I was only saying that if even Bush could show some small glimmer of humanity upon seeing such devestation and suffering, then there is the potential for some Republican politicians to be moved by seeing other people’s suffering in person, or at least by hearing other people tell, in person, about what they went through. I don’t think there are many that basic decency has any shot at all of getting through to, but there are a few.
I know there’s no way that anybody’s going to mandate that conservative politicians sit in person through a day of foreclosure hearings, but if it somehow happened, there’s a chance some of these clowns might learn some elemental compassion from it.
Ruckus
@Renfrew Squeevil (formerly Mumphrey Oddison Yamm):
Maybe I need to be more concise.
I call bullshit that any current day conservative in politics or government would learn anything positive for anyone but themselves, and that would be to do more of the same because it’s getting their desired results.
Bush learned nothing, changed nothing, and continued to do more of the same. He’s still the same heartless prick he always was.
mvr
@Brachiator:
Like to see that one. And the way the Daily Show comments on it.
Renfrew Squeevil (formerly Mumphrey Oddison Yamm)
@Ruckus:
Well, some of them do learn, as I think can be proven by the few who even go so far as to leave the Republican Party.
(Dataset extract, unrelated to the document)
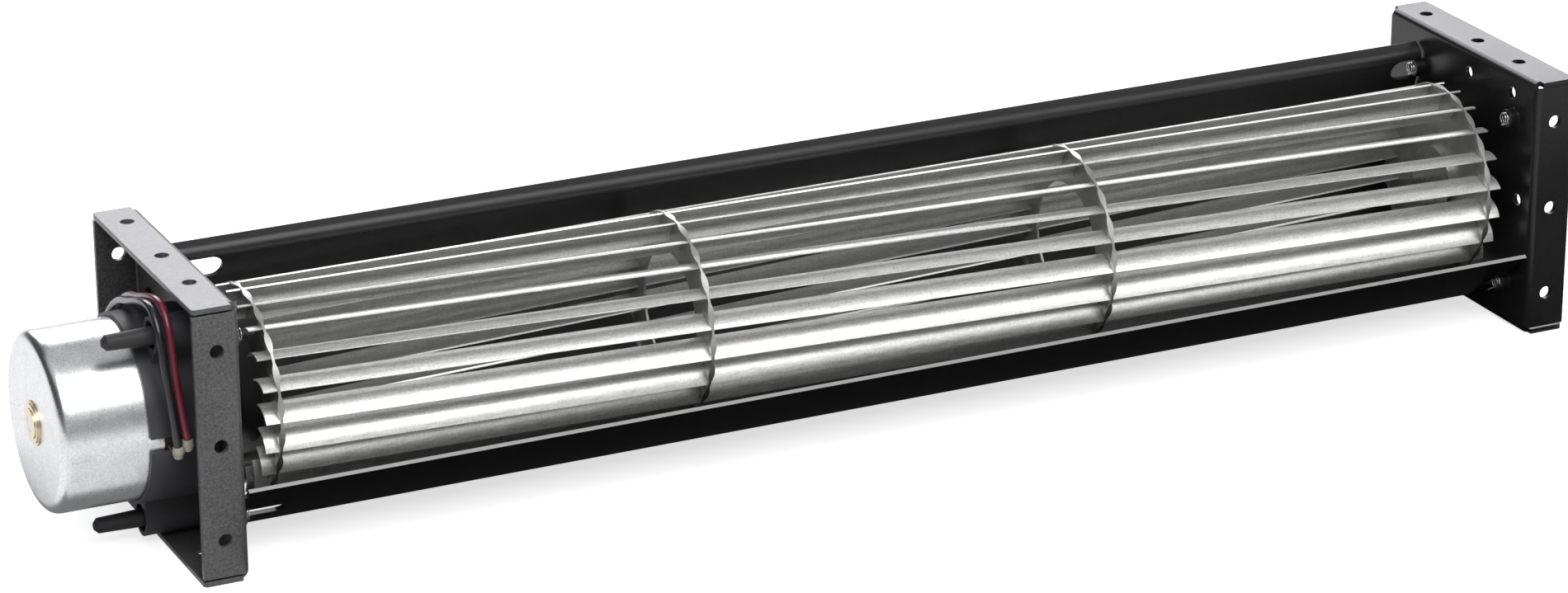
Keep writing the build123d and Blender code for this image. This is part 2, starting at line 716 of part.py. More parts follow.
# Holder: a moulded cup round the motor with three ears that stand on rubber pins
holder_inside = can_radius + holder_fit
holder_radius = holder_inside + holder_wall
x_rim = x_holder - holder_depth
x_ear_face = x_holder - ear_height
with BuildPart() as motor_holder:
    with BuildSketch(across(x_holder)):
        Circle(holder_radius)
    extrude(amount=-holder_depth)
    with BuildSketch(across(x_holder)):
        with Locations(*ear_places):
            Circle(ear_radius)
        for angle in ear_angles:
            web_length = ear_circle - holder_inside
            with Locations(from_axis(holder_inside + web_length / 2, angle)):
                Rectangle(web_length, ear_web_width, rotation=angle)
    extrude(amount=-ear_height)
    with BuildSketch(across(x_holder - holder_floor)):
        Circle(holder_inside)
    extrude(amount=-holder_depth, mode=Mode.SUBTRACT)
    with BuildSketch(across(x_holder)):
        Circle(holder_opening)
        with Locations(*ear_places):
            Circle(pin_neck_radius)
    extrude(amount=-ear_height, mode=Mode.SUBTRACT)
    with BuildSketch(across(x_holder - ear_shoulder)):
        with Locations(*ear_places):
            Circle(ear_bore_radius)
    extrude(amount=-ear_height, mode=Mode.SUBTRACT)
    slot_low = min(z for x, z in terminal_places) - terminal_sheet / 2 - terminal_slot_gap
    slot_high = max(z for x, z in terminal_places) + terminal_sheet / 2 + terminal_slot_gap
    slot_end = x_mouth + max(x for x, z in terminal_places) + terminal_width / 2 + terminal_slot_gap
    with BuildSketch(along):
        with Locations(((x_rim + slot_end) / 2, (slot_low + slot_high) / 2)):
            Rectangle(slot_end - x_rim, slot_high - slot_low)
    extrude(amount=holder_radius, mode=Mode.SUBTRACT)
finish(motor_holder, "motor_holder")

x_plate_out = x_motor_plate - bracket_sheet
x_barb = x_holder - ear_shoulder - pin_gap
x_tail_end = x_plate_out - pin_tail_reach
with BuildPart() as rubber_pins:
    for place in ear_places:
        pin_origin = (0, y_axis + place[0], axis_height + place[1])
        holder_neck = pin_neck_radius - pin_gap
        with BuildSketch(Plane(origin=pin_origin, x_dir=(1, 0, 0), z_dir=(0, -1, 0))):
            with BuildLine():
                Polyline((x_motor_plate + pin_head_height, 0),
                         (x_motor_plate + pin_head_height, pin_tail_radius),
                         (x_motor_plate + pin_head_height / 2, pin_head_radius),
                         (x_motor_plate + pin_gap, pin_head_radius),
                         (x_motor_plate + pin_gap, pin_neck_radius),
                         (x_plate_out - pin_gap, pin_neck_radius),
                         (x_plate_out - pin_gap, pin_head_radius),
                         (x_holder + pin_gap, pin_head_radius),
                         (x_holder + pin_gap, holder_neck),
                         (x_barb, holder_neck), (x_barb, pin_barb_radius),
                         (x_barb - pin_barb_radius, pin_neck_radius - pin_gap),
                         (x_tail_end + pin_tail_radius / 2, pin_tail_radius),
                         (x_tail_end, pin_tail_radius / 2), (x_tail_end, 0), close=True)
            make_face()
        revolve(axis=Axis(pin_origin, (1, 0, 0)))
finish(rubber_pins, "rubber_pins")


def lead_tube(points):
    """A lead's tube along straight runs and tangent arcs; returns the route's radii and length."""
    route = [Vector(x_motor_plate + x, y_front + y, z) for x, y, z in points]
    radii = []
    for before, corner, after in zip(route, route[1:], route[2:]):
        turn = radians((corner - before).get_angle(after - corner))
        shorter = min((corner - before).length, (after - corner).length)
        radii.append(0.45 * shorter / tan(turn / 2))
    with BuildLine() as path:
        FilletPolyline(*route, radius=radii)
    with BuildSketch(Plane(origin=route[0], z_dir=route[1] - route[0])) as section:
        Circle(lead_radius)
    sweep(section.sketch, path=path.line)
    return radii, sum(edge.length for edge in path.edges())


def lead_coil(centre, length):
    """The flat coil that holds the rest of a lead, lying on the ground behind the panel."""
    coil_inner_radius = (coil_outer_radius**2 - 2 * lead_radius * length / pi)**0.5
    with BuildSketch(Plane.XY) as ring:
        with Locations((x_motor_plate + centre[0], y_front + centre[1])):
            Circle(coil_outer_radius + lead_radius)
            Circle(coil_inner_radius - lead_radius, mode=Mode.SUBTRACT)
    extrude(ring.sketch, amount=2 * lead_radius)


lead_routes = (("black", lead_black_points, coil_black_centre),
               ("red", lead_red_points, coil_red_centre))
for colour, points, centre in lead_routes:
    with BuildPart() as lead:
        bend_radii, tube_length = lead_tube(points)
    finish(lead, f"lead_{colour}")
    with BuildPart() as coil:
        lead_coil(centre, lead_length - tube_length)
    finish(coil, f"coil_{colour}")
    section = pi * lead_radius**2
    print(colour, "lead: radii", [round(radius, 1) for radius in bend_radii],
          "tube", round(tube_length, 1), "in the coil", round(lead_length - tube_length, 1),
          "volume over section times length", round(lead.part.volume / (section * tube_length), 3))
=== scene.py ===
import math

import bpy
from mathutils import Matrix, Vector


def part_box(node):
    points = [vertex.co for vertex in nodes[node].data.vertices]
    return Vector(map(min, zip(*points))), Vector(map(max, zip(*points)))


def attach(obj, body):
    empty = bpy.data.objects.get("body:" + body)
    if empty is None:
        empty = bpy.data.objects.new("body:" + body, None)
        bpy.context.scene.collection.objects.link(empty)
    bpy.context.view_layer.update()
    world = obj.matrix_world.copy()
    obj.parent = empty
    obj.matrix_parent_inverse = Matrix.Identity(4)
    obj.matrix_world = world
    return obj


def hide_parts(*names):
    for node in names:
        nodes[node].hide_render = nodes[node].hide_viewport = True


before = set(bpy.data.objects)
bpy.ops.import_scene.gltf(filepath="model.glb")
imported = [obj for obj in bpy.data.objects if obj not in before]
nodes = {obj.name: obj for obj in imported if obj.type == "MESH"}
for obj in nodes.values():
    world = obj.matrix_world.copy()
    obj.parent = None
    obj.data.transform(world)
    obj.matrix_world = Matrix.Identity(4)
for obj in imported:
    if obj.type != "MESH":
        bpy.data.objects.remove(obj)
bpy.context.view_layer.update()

# The two brackets: folded sheet steel with four outward flanges, punched, burred and tapped,
# then dipped in black paint. The paint is thin and glossy, with a fine orange peel. Both brackets
# have the same coat; the motor end's copy is painted lighter and greyer and the bearing end's
# darker, as painted light and shade.
flange_width = 0.009
plate_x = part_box("motor_bracket")[0].x + flange_width
bearing_plate_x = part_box("bearing_bracket")[1].x - flange_width
front_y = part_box("motor_bracket")[0].y
sheet_edge_radius = 0.00025
# Light grey for the scroll's upward-facing cut edge: partly bare steel, partly a painted highlight.
bare_edge_highlight_tone = (0.40, 0.40, 0.40)


class Wire:
    """One output of a node. Sums written with wires add their Math nodes to the tree."""

    def __init__(self, tree, socket=None):
        self.tree = tree
        self.socket = socket

    def node(self, kind, settings=(), sockets=(), out=0):
        """Adds any node: its settings first, then the values and wires of its sockets."""
        made = self.tree.nodes.new(kind)
        for name, value in dict(settings).items():
            if name == "stops":
                ramp = made.color_ramp
                ramp.elements.remove(ramp.elements[1])
                for number, (place, tone) in enumerate(value):
                    element = ramp.elements[0] if number == 0 else ramp.elements.new(place)
                    element.position = place
                    element.color = (tone, tone, tone, 1)
            else:
                setattr(made, name, value)
        for name, value in dict(sockets).items():
            if isinstance(value, Wire):
                self.tree.links.new(value.socket, made.inputs[name])
            else:
                made.inputs[name].default_value = value
        return Wire(self.tree, made.outputs[out])

    def math(self, operation, first, second):
        return self.node("ShaderNodeMath", {"operation": operation}, {0: first, 1: second})

    def __add__(self, other):
        return self.math("ADD", self, other)

    def __mul__(self, other):
        return self.math("MULTIPLY", self, other)

    __radd__ = __add__
    __rmul__ = __mul__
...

It’s true that most of these people are beyond help, Bush among them. He is the same soulless dickhead he ever was, but if nothing else, seeing what happened in New Orleans firsthand made him a little sad. For Bush, being sad about the plight of somebody he never knew and who was nothing like him is a pretty big deal. Note, I said “for Bush”. It’s nothing to normal people; it isn’t even the least we expect from fully developed humans with fully developed souls. For Bush, showing even the faintest glimmer of sadness at somebody else’s shitty situation is a big deal.
But, as I said, clearly some of these people can learn, as shown by the fact that they leave the party.